Listing and distributing tasks

It starts at the very beginning. If you’ve been doing the household chores for the rest of the clan, they’ve got used to it already. Change is tough, but possible. Make a beginning: list out every tiny job that has to be done in the house, from the time you wake up, till you fluff out the pillow to rest your head upon. Ensure that all tasks get done.

It is important that the basin gets scrubbed, the furniture gets dusted properly, the curios get arranged in proper sequence, the stationery gets sorted out, shoes are polished, office clothes are ironed, and the like.

Also take into account work like cleaning combs, checking for cockroaches in the crevices so you can call the pest control service. The kitchen-work, naturally, comprises the maximum number of chores: chopping, shredding, grinding, shopping, putting away things, getting them out, figuring out what to cook, making a note of what’s getting over [this could move into the weekly or monthly list rather than on the daily to-do].

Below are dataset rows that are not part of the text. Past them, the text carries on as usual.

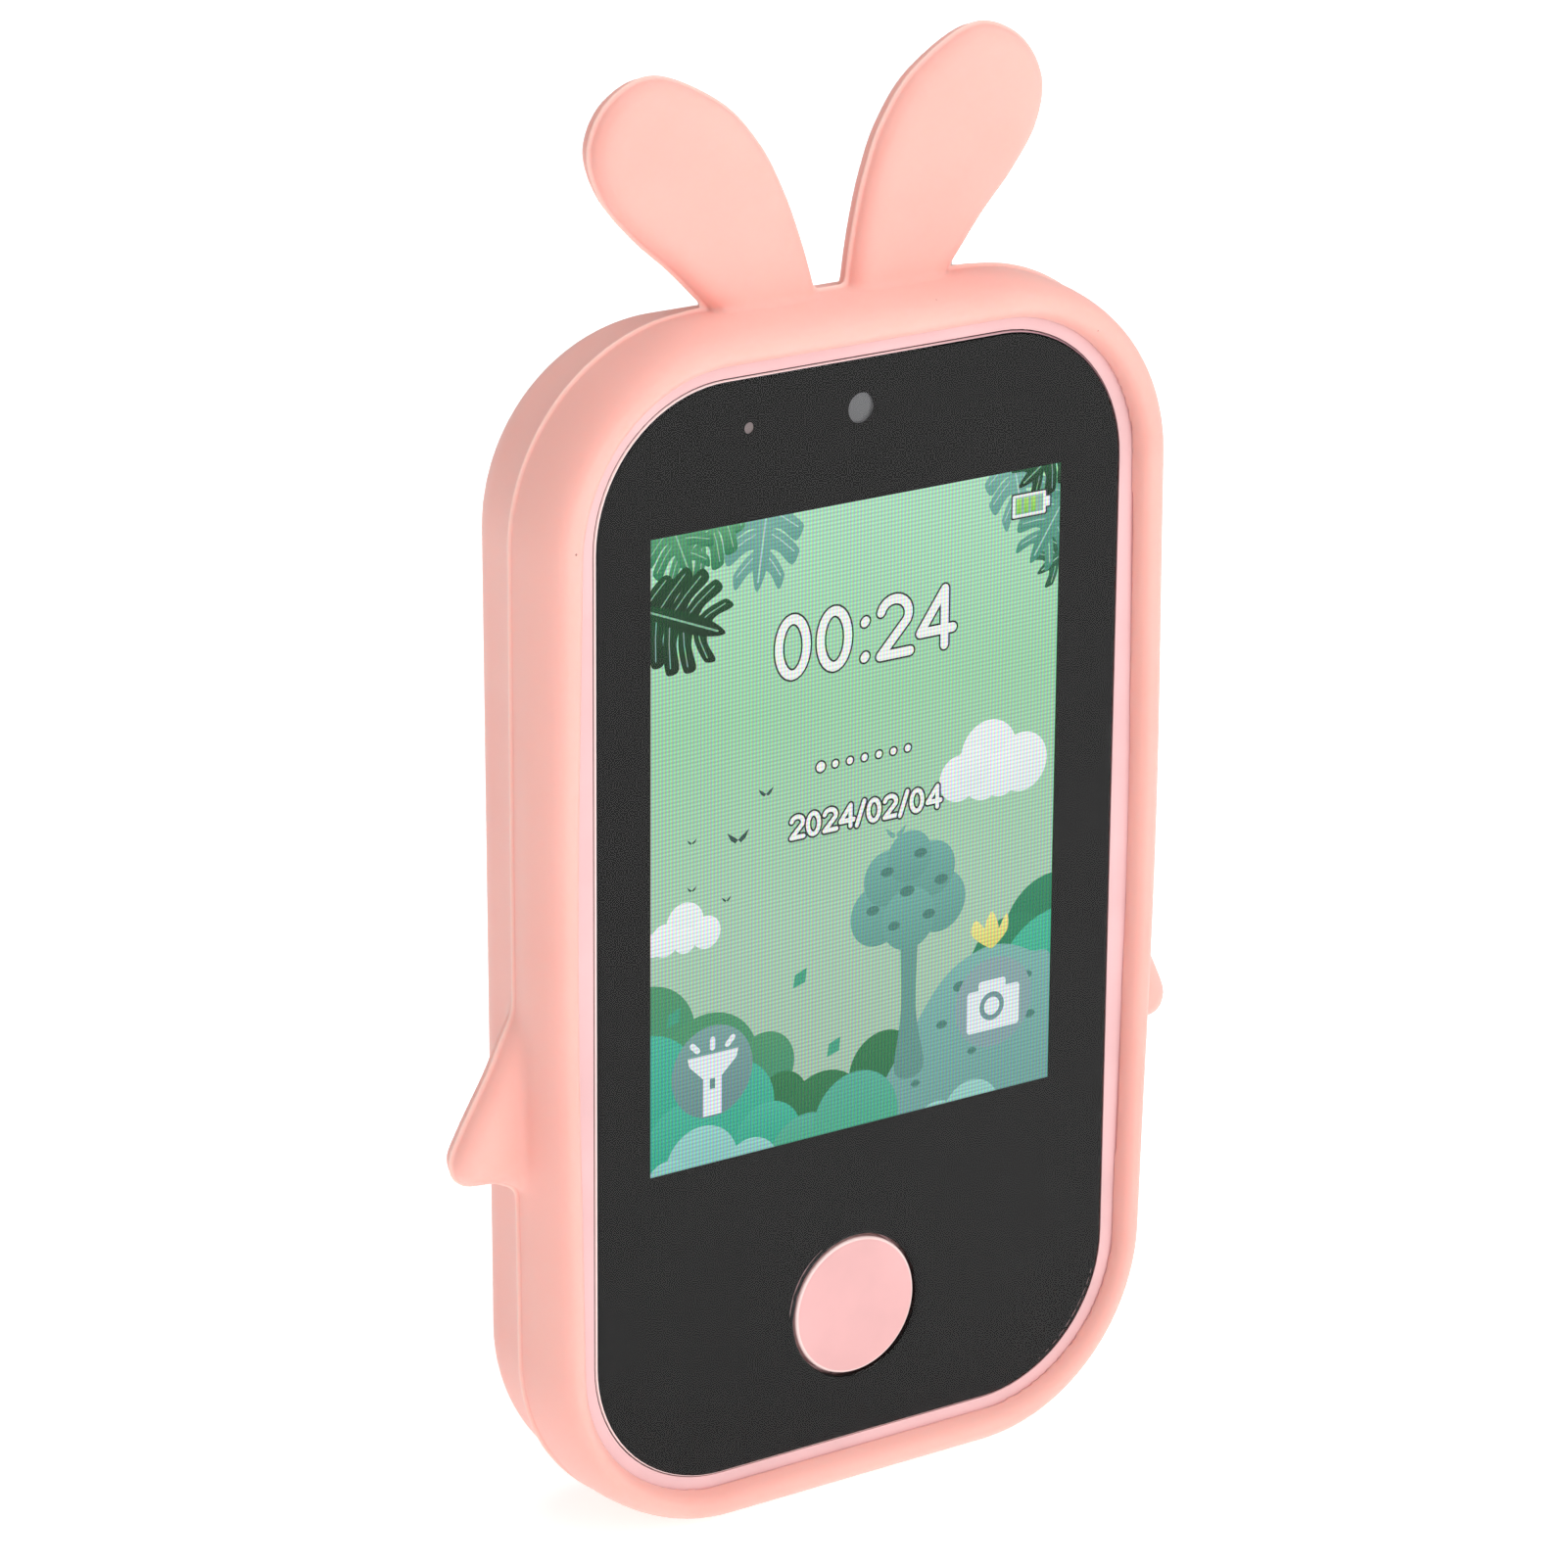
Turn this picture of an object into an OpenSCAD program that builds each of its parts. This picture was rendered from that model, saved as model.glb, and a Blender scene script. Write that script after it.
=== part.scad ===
// Toy cell phone: a rigid phone body with a screen, a home button, side buttons
// and a memory card, held in a soft one-piece sleeve with two ears and two arms.
// +Z is up, the screen faces -Y, and the origin is under the middle of the sleeve.

/* [Phone body] */
// Width of the rigid body
body_w = 59.5; // [57:0.5:80]
// Height of the rigid body
body_h = 104.2; // [102:0.5:130]
// Depth of the rigid body
body_d = 12.6; // [12.3:0.1:16]
// Corner radius of the rigid body, seen from the front
body_corner_r = 15.3; // [10:0.1:16]
// Rounding of the body's back edge
body_back_r = 2.4; // [1:0.1:4]
// Wall thickness of the body's two shells
wall_t = 1.4; // [1:0.1:1.8]
// Depth of the front shell, up to the seam
frame_d = 4.2; // [4:0.1:5]

/* [Sleeve] */
// Thickness of the sleeve's side wall
sleeve_t = 2.45; // [1.5:0.05:3.5]
// Thickness of the sleeve's back
sleeve_back_t = 1.6; // [1:0.1:3]
// How far the lip stands proud of the front shell
lip_rise = 1.8; // [0.8:0.1:3]
// How far the lip covers the front shell
lip_cover = 0.95; // [0.5:0.05:1.5]
// Rounding of the lip's outer edge
lip_r = 2.9; // [1:0.1:3.2]
// Rounding of the sleeve's back edge
sleeve_back_r = 4; // [2:0.1:5]
// Distance from the lip's crest to the parting line
parting_depth = 7; // [5:0.1:9]
// Height of the thin ridge along the parting line
ridge_rise = 0.2; // [0.1:0.05:0.4]
// Width of that ridge
ridge_w = 0.5; // [0.3:0.1:1]

/* [Ears] */
// Height of the ear's head centre above the sleeve's top
ear_head_up = 12.1; // [9:0.1:20]
// Distance of the ear's head centre from the middle
ear_head_out = 14.5; // [12:0.1:18]
// Radius of the ear's head
ear_head_r = 9; // [7:0.1:10]
// Height of the ear's middle above the sleeve's top
ear_mid_up = 5.9; // [4:0.1:8]
// Distance of the ear's middle from the middle of the sleeve
ear_mid_out = 10.8; // [10.5:0.1:12]
// Radius of the ear's middle
ear_mid_r = 8.1; // [6:0.1:8.2]
// Distance of the ear's root from the middle of the sleeve
ear_root_out = 8.2; // [8:0.1:10]
// Radius of the ear's root
ear_root_r = 6.4; // [5:0.1:6.6]
// Thickness of the ear
ear_t = 4.4; // [3:0.1:6]
// How far the ears lean back, in degrees
ear_lean = 5; // [0:1:8]

/* [Arms] */
// Height of the arm's tip above the sleeve's bottom
arm_tip_up = 37.9; // [30:0.1:45]
// Distance of the arm's tip centre from the sleeve's side
arm_tip_out = 5.8; // [4:0.1:8]
// Radius of the arm's tip
arm_tip_r = 1.8; // [1.2:0.1:2.5]
// Height of the arm's root along the side
arm_root_h = 16.2; // [12:0.1:18]
// Thickness of the arm
arm_t = 3.6; // [2.5:0.1:5]

/* [Screen] */
// Width of the lit picture
screen_w = 43.2; // [40:0.1:43.5]
// Height of the lit picture
screen_h = 57.6; // [50:0.1:58]
// Height of the picture's centre above the body's centre
screen_up = 8.3; // [7:0.1:8.6]
// Sideways shift of the picture
screen_shift = 0; // [-0.6:0.1:0.6]
// Margin of front shell left around the cover lens
lens_margin = 2.1; // [1.8:0.1:3]
// Thickness of the cover lens
lens_t = 1; // [0.8:0.1:1.2]
// How far the cover lens stands proud of the front shell
lens_proud = 0.2; // [0:0.05:0.3]
// Gap between the lens and its recess
lens_gap = 0.1; // [0.05:0.05:0.2]

/* [Home button] */
// Radius of the home button
button_r = 6.45; // [5:0.05:7]
// Distance of the home button below the body's centre
button_down = 37.4; // [36:0.1:39]
// Travel of the home button
button_travel = 0.45; // [0.2:0.05:0.45]
// Clearance round the button in its guide
guide_gap = 0.08; // [0.05:0.01:0.1]
// Gap between the button and the lens
button_lens_gap = 0.25; // [0.15:0.05:0.4]

/* [Side buttons] */
// Heights of the three side buttons above the body's centre: power, louder, softer
side_button_up = [31, 18.5, 7.5];
// Length of a side button
side_button_l = 8; // [6:0.5:8]
// Thickness of a side button
side_button_t = 2.4; // [1.8:0.1:2.6]
// How far a side button stands out of the body
side_button_out = 1.6; // [1:0.1:2.2]
// Travel of a side button
side_travel = 0.4; // [0.2:0.05:0.4]

/* [Cameras] */
// Radius of the front camera's window
front_window_r = 1.35; // [1:0.05:2]
// Height of the front camera above the body's centre
front_camera_up = 45.3; // [45.2:0.1:46]
// Radius of the status light's window
light_r = 0.5; // [0.4:0.05:0.8]
// Distance of the status light to the left of the middle
light_left = 11.6; // [8:0.1:12]
// Radius of the rear camera's window
rear_window_r = 3.2; // [2.5:0.1:3.6]
// Distance of the rear camera from the middle
rear_camera_out = 15; // [13:0.1:16]
// Height of the rear camera above the body's centre
rear_camera_up = 35; // [34:0.1:36]

/* [Power and card] */
// Width of the battery
battery_w = 37; // [30:0.5:38]
// Height of the battery
battery_h = 44; // [30:0.5:45]
// Thickness of the battery
battery_t = 4.3; // [3:0.1:4.3]
// Width of the memory card
card_w = 11; // [11:0.1:11]
// Length of the memory card
card_l = 15; // [15:0.1:15]
// Thickness of the memory card
card_t = 1; // [1:0.1:1]
// Distance of the memory card below the body's centre
card_down = 30; // [28:0.1:31]

/* [Hidden] */
$fn = 48;
over = 0.1; // what a cut runs past a face

sleeve_w = body_w + 2 * sleeve_t;
sleeve_h = body_h + 2 * sleeve_t;
sleeve_corner_r = body_corner_r + sleeve_t;
sleeve_d = lip_rise + body_d + sleeve_back_t;
mid_z = sleeve_h / 2;
crest_y = -sleeve_d / 2;
front_y = crest_y + lip_rise;
back_y = front_y + body_d;
seam_y = front_y + frame_d;
parting_y = crest_y + parting_depth;
inner_w = body_w - 2 * wall_t;
inner_h = body_h - 2 * wall_t;
inner_corner_r = body_corner_r - wall_t;

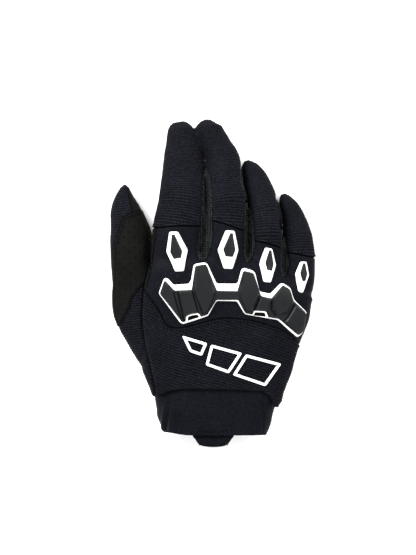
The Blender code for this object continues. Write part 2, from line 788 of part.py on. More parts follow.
def cuff():
    """The padded cuff, a short tube whose sewn end sits inside the hand."""
    wrist = HAND_SECTIONS[0]
    width = hand_width()
    inner_end = WRIST_Y + CUFF_LENGTH * 0.34
    bodies = []
    for wall in (0, CUFF_WALL):
        rings = []
        for along, centre, wide, low, high in CUFF_SECTIONS:
            y = inner_end - along * CUFF_LENGTH
            if wall and along in (0, 1):
                y += 3 * wall * (1 - 2 * along)
            room = wrist[2] * width / 2 - SKIN - SLIP
            bottom = wrist[3] * HAND_DEPTH + SKIN + SLIP
            height = wrist[4] * HAND_DEPTH - SKIN - SLIP - bottom
            middle = bottom + (low + high) / 2 * height
            floor = (SKIN + SLIP) * max(0, 1 + low * 15) + wall
            ring = []
            for side, up in round_section(wide * room - wall, (high - low) / 2 * height - wall,
                                          HAND_ROUNDNESS, HAND_SIDES):
                x = KNUCKLE_X + (wrist[1] + centre) * width + side
                ring.append((x, y, max(middle + up, floor)))
            rings.append(ring)
        bodies.append(loft("cuff form", rings))
    return finish(combine(bodies[0], bodies[1], "DIFFERENCE"), "cuff", "smooth stretch")


def pull_tab(sleeve):
    """The flat tab under the cuff's top edge. It follows the arch of the cuff."""
    edge = WRIST_Y + CUFF_LENGTH * (0.34 - 1)
    middle = KNUCKLE_X + TAB_ACROSS * hand_width()
    vertices = [vert.co for vert in sleeve.data.vertices]
    tree = BVHTree.FromPolygons(vertices, [face.vertices for face in sleeve.data.polygons])
    rings = []
    for along, wide, droop in TAB_ROWS:
        y = edge - along * (TAB_REACH if along > 0 else TAB_TUCK)
        top = []
        for k in range(TAB_COLUMNS):
            x = middle + wide * TAB_WIDTH * (k / (TAB_COLUMNS - 1) - 0.5)
            start = Vector((x, max(y, edge + 0.2 * MM), HAND_DEPTH * 0.3))
            ceiling = tree.ray_cast(start, Vector((0, 0, 1)))[0].z
            top.append(Vector((x, y, ceiling - SEAT - droop * TAB_REACH)))
        bottom = [point - Vector((0, 0, TAB_THICKNESS)) for point in reversed(top)]
        rings.append(top + bottom)
    finish(loft("pull tab", rings), "pull_tab", "ribbed knit")


def armour(form):
    """The knuckle guard, a white base and a black shell with five ridges, and the finger guards."""
    core = GUARD_CORE * HAND_DEPTH

    def place(outline):
        middle = on_hand(*GUARD_MIDDLE)
        return [middle + Vector((a * GUARD_WIDTH, u * GUARD_HEIGHT)) for a, u in outline]

    outline = place(GUARD_OUTLINE)
    seat = form(SEAT)
    base_top = form(SEAT + GUARD_BASE)
    base = combine(prism("guard", outline, core), base_top, "INTERSECT")
    finish(combine(base, seat, "DIFFERENCE"), "knuckle_guard_edge", "white rubber")
    shell_foot = form(SEAT + GUARD_BASE + STACK)
    shell_top = form(SEAT + GUARD_BASE + STACK + GUARD_SHELL)
    ridge_top = form(SEAT + GUARD_BASE + STACK + GUARD_SHELL + GUARD_RIDGE)
    shell = combine(prism("shell", inset(outline, GUARD_RIM), core), shell_top, "INTERSECT")
    for name, ridge in RIDGES.items():
        column = combine(prism(name, place(ridge), core), ridge_top, "INTERSECT")
        shell = combine(shell, column, "UNION")
    finish(combine(shell, shell_foot, "DIFFERENCE"), "knuckle_guard", "black rubber")

    top = form(SEAT + FINGER_GUARD)
    pocket_floor = form(SEAT + FINGER_GUARD - GUARD_POCKET)
    insert_foot = form(SEAT + FINGER_GUARD - GUARD_POCKET + STACK)
    insert_top = form(SEAT + FINGER_GUARD - GUARD_POCKET + STACK + GUARD_INSERT)
    for name in FINGERS:
        guard = FINGER_GUARDS[name]
        middle = on_hand(guard["across"], guard["along"])
        turn = math.radians(guard["tilt"])
        core = digit_row(name, 0.25)[0].z

        def spread(outline):
            points = []
            for a, u in outline:
                x, y = guard["mirror"] * a * guard["width"], u * guard["height"]
                points.append(middle + Vector((x * math.cos(turn) - y * math.sin(turn),
                                               x * math.sin(turn) + y * math.cos(turn))))
            return points if guard["mirror"] > 0 else points[::-1]

        pocket = spread(POCKET)
        body = combine(prism("finger guard", spread(HEXAGON), core), top, "INTERSECT")
        body = combine(body, seat, "DIFFERENCE")
        cut = combine(prism("pocket", pocket, core), pocket_floor, "DIFFERENCE")
        finish(combine(body, cut, "DIFFERENCE"), "finger_guard_" + name, "white rubber")
        insert = combine(prism("insert", inset(pocket, STACK), core), insert_top, "INTERSECT")
        finish(combine(insert, insert_foot, "DIFFERENCE"), "finger_guard_insert_" + name, "black rubber")


def rest_on_origin():
    """Moves everything so that the middle of the glove's underside is the origin."""
    corners = [vert.co for thing in PARTS.objects for vert in thing.data.vertices]
    low = [min(point[axis] for point in corners) for axis in range(3)]
    high = [max(point[axis] for point in corners) for axis in range(3)]
    shift = Vector((-(low[0] + high[0]) / 2, -(low[1] + high[1]) / 2, -low[2]))
    for thing in PARTS.objects:
        for vert in thing.data.vertices:
            vert.co += shift


def main():
    clear_scene()
    sewn_panels(glove_form("outer", 0), glove_form("hollow", SKIN))
    pull_tab(cuff())
    armour(lambda height: join_all([hand_solid("over the hand", -height),
                                    *[digit_solid(name, -height) for name in FINGERS]]))
    rest_on_origin()


main()
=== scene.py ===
import math

import bmesh
import bpy
import numpy as np
from mathutils import Matrix, Vector, noise
from mathutils.bvhtree import BVHTree


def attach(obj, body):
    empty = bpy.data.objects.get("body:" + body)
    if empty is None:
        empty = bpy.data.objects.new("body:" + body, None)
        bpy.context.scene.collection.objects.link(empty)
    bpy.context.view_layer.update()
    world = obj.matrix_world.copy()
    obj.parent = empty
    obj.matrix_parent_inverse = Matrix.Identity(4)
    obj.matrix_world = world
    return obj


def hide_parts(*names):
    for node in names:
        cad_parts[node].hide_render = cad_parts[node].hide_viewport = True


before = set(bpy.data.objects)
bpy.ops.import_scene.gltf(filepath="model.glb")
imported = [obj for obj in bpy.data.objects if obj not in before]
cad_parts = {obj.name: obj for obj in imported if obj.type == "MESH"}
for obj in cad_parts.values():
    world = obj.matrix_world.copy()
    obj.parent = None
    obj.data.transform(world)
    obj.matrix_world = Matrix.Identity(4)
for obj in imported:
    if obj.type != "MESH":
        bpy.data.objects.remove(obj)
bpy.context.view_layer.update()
print("glove frame loaded")

mm = 0.001
fingers = ["index", "middle", "ring", "little"]
fingerPairs = list(zip(fingers, fingers[1:]))

# the hand from wrist to webs, in shares of its width, length and depth
hand = {
    "width": 107.3 * mm, "length": 88 * mm, "depth": 41 * mm, "wristY": -73 * mm, "middleX": 13.6 * mm,
    "hemDrop": 8.6 * mm, "taper": 0.025, "roundness": 2.5, "sides": 96, "rings": 44,
    # the little finger's side lies further back, from this share of the half width on
    "backFrom": 0.1, "backPower": 1.5,
    # along, centre, wide, low, high, roll, back
    "sections": [
        (0.00, -0.097, 0.797, -0.03, 0.83, 0.0, 0.00),
        (0.20, -0.095, 0.915, -0.03, 0.87, 1.0, 0.00),
        (0.38, -0.077, 0.962, 0.00, 0.91, 2.0, 0.00),
        (0.60, -0.046, 1.020, 0.05, 0.95, 4.0, 0.02),
        (0.79, -0.029, 1.018, 0.13, 0.98, 6.0, 0.10),
        (0.92, -0.013, 0.998, 0.22, 0.96, 7.0, 0.25),
        (1.01, -0.008, 0.925, 0.34, 0.88, 7.0, 0.32),
        (1.05, 0.000, 0.755, 0.45, 0.76, 7.0, 0.34),
    ],
}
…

It is important to carry out the listing exercise methodically. Every detail should be mentioned like cleaning the windows and cupboards, sweeping under-the-sofa and behind-the-fridge. Actually, you can write an entire chapter on cleaning.

Figure out who is good at what and distribute tasks accordingly. The computer savvy person answers emails, the maths whiz does the income tax returns, the chatty one answers the phone calls, and the picky one does the fresh-food shopping.

How to allocate time for household chores

When all members are adults, and possibly attending office, they wouldn’t necessarily have the same timings. Hence, the tasks could be allocated time-wise. So whoever enters the house first in the evening starts the work—putting the rice on the cooker perhaps, roasting the papads, slicing the cucumber or loading the washing machine. The next person would automatically put the clothes on the line, season the dal and so on.

It’s reverse gear in the mornings; whoever leaves late must ensure the gas is off, the windows are shut and locked, the tap is closed, the watchman has been told to receive that important courier packet.

External tasks may or may not be rotated, depending on convenience. Shopping, paying bills, visiting the tailor, and the like can be planned in advance. For smooth running of tight schedules, the mobile phone can be a boon. Coordination is no big deal in this world of instant communication.

Hierarchy is necessary

Even in a small family of three or four, it helps to have a hierarchy. There must be a leader or manager who makes the list and allocates the tasks.

It is vital that the leader not lose his/her temper and be prepared to handle occasional slackness, forgetfulness, cheating and sloth. They should be able to overcome irritation, for it doesn’t help to have tension over who didn’t wipe the spoons, who left the towel on the bed, or who didn’t switch off the geyser. The trick is to remind gently, firmly, regularly, and continually. Sharing chores is a matter of habit and discipline; the habit will eventually form, if the discipline is maintained. Giving up in a fit of annoyance might be disastrous to the whole sharing business.

Of course, if you ever feel you’re doing it all and the others are having it easy, speak up, step in and make that difference.

Beyond household responsibilities

Sharing involves more than just housework. What about other responsibilities like looking after ailing relatives? Or paying the fees of a poor cousin to help tide over a bad phase? What about baby sitting an ill neighbour’s child? Who will share these chores? Once you have a fairly organised internal set up, it’s easier to extend that experience to outsiders.

Okay, relatives and childhood mates may not be considered outsiders, but they are beyond our brief nuclear families. So let’s forget outsiders for a moment. During an emergency at home, like an illness or a sudden call from work, there is nothing like a well-trained family with well-oiled machinery in place as a comfort zone. No one’s left stranded. Everybody knows where the extra money is kept. Everybody knows how to boil instant noodles and a cup of soup. There’s no panic, and life doesn’t stall. The load is evenly carried. That’s the beauty of a family that shares chores at home.

Sharing is caring

Caring really is about sharing everything. And when you share domestic chores, there is greater appreciation of family values, which strengthen the bond between members and fosters mutual respect for each other. The family as a whole is better equipped to deal with eventualities, should they arise. But most importantly, it fills up the home with a different quality of happiness—one that comes from a deeper place of each family member.